* WHAT IS BEING ASKED *
Can you pull out each line of the data below that includes the word "this"?

Records from a collection:

• • •

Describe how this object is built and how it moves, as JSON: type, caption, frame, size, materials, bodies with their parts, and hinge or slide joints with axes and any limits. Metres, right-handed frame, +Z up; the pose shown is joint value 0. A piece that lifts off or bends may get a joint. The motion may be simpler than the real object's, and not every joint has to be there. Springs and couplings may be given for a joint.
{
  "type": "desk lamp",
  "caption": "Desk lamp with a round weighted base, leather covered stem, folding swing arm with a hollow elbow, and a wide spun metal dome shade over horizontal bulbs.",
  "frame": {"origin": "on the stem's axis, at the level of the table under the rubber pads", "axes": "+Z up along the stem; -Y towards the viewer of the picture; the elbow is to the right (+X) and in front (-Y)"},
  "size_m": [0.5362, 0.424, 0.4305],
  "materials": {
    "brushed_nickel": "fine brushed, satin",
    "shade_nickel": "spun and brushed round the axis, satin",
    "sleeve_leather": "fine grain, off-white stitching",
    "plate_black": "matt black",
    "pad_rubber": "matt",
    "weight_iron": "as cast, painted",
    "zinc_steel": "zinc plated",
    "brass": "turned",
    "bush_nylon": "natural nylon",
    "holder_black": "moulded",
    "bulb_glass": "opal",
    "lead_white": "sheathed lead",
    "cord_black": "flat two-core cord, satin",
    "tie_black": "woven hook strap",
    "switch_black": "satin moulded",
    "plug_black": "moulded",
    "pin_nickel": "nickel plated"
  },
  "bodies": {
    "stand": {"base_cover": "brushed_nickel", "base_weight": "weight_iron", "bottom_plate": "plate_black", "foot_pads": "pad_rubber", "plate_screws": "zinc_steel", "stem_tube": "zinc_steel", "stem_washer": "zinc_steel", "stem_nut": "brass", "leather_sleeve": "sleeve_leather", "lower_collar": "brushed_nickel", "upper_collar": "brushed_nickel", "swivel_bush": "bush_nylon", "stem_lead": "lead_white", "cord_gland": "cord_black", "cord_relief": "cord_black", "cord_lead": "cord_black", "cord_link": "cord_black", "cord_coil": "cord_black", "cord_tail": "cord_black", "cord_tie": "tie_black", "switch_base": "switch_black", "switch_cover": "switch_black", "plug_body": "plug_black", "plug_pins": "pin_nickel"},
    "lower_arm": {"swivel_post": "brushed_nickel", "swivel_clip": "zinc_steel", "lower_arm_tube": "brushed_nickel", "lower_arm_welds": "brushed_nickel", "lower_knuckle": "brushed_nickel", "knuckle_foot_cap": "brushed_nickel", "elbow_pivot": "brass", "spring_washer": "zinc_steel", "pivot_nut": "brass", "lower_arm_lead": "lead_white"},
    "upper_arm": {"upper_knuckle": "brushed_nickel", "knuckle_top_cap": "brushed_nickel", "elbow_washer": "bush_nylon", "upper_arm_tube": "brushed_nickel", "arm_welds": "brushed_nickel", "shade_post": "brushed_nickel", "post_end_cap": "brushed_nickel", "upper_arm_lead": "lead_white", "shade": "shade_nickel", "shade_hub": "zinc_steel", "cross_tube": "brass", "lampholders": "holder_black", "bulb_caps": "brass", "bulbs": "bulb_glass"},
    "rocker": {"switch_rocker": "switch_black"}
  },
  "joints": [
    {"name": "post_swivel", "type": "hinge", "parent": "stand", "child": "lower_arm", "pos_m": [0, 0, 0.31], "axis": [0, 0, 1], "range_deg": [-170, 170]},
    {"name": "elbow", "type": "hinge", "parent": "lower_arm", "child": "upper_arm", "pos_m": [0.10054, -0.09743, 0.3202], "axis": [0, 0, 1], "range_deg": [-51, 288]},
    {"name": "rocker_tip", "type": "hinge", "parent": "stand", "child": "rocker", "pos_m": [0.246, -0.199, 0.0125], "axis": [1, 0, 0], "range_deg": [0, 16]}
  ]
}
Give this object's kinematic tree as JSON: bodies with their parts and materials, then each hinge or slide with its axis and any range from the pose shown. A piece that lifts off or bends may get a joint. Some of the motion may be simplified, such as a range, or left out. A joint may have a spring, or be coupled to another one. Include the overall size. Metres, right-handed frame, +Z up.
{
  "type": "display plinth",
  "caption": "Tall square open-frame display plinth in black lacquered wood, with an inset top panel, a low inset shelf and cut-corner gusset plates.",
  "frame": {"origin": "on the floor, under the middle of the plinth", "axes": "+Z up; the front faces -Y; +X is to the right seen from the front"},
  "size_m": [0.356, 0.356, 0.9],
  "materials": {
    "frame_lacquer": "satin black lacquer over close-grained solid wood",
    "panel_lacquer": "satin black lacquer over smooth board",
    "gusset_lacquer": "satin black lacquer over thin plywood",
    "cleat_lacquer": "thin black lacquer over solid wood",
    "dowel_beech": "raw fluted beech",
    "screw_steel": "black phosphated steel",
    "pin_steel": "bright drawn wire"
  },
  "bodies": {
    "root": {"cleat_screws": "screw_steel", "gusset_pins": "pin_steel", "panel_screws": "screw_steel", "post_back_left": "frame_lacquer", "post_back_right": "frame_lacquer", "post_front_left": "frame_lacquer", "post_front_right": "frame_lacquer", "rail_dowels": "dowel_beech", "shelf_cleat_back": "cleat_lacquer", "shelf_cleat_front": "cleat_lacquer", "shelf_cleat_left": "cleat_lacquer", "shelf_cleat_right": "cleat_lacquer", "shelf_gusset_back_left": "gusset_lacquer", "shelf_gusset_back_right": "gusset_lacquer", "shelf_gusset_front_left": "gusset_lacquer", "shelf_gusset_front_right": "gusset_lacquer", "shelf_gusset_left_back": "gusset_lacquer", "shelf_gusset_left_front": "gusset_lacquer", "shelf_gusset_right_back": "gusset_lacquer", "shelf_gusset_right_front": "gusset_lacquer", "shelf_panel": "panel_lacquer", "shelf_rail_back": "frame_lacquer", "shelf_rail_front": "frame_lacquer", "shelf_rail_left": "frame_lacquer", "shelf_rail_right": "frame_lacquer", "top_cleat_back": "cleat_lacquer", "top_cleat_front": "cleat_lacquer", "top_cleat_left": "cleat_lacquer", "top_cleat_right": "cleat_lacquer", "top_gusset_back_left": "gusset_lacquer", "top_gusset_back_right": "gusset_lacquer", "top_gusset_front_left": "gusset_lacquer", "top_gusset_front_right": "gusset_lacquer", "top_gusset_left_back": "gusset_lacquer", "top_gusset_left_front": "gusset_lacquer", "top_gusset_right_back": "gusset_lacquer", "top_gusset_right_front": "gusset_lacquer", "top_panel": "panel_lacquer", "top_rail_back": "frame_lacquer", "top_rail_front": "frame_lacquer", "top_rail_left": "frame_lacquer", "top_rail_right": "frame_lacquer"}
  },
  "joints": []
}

• • •

* THE ANSWER *
Describe how this object is built and how it moves, as JSON: type, caption, frame, size, materials, bodies with their parts, and hinge or slide joints with axes and any limits. Metres, right-handed frame, +Z up; the pose shown is joint value 0. A piece that lifts off or bends may get a joint. The motion may be simpler than the real object's, and not every joint has to be there. Springs and couplings may be given for a joint.
Give this object's kinematic tree as JSON: bodies with their parts and materials, then each hinge or slide with its axis and any range from the pose shown. A piece that lifts off or bends may get a joint. Some of the motion may be simplified, such as a range, or left out. A joint may have a spring, or be coupled to another one. Include the overall size. Metres, right-handed frame, +Z up.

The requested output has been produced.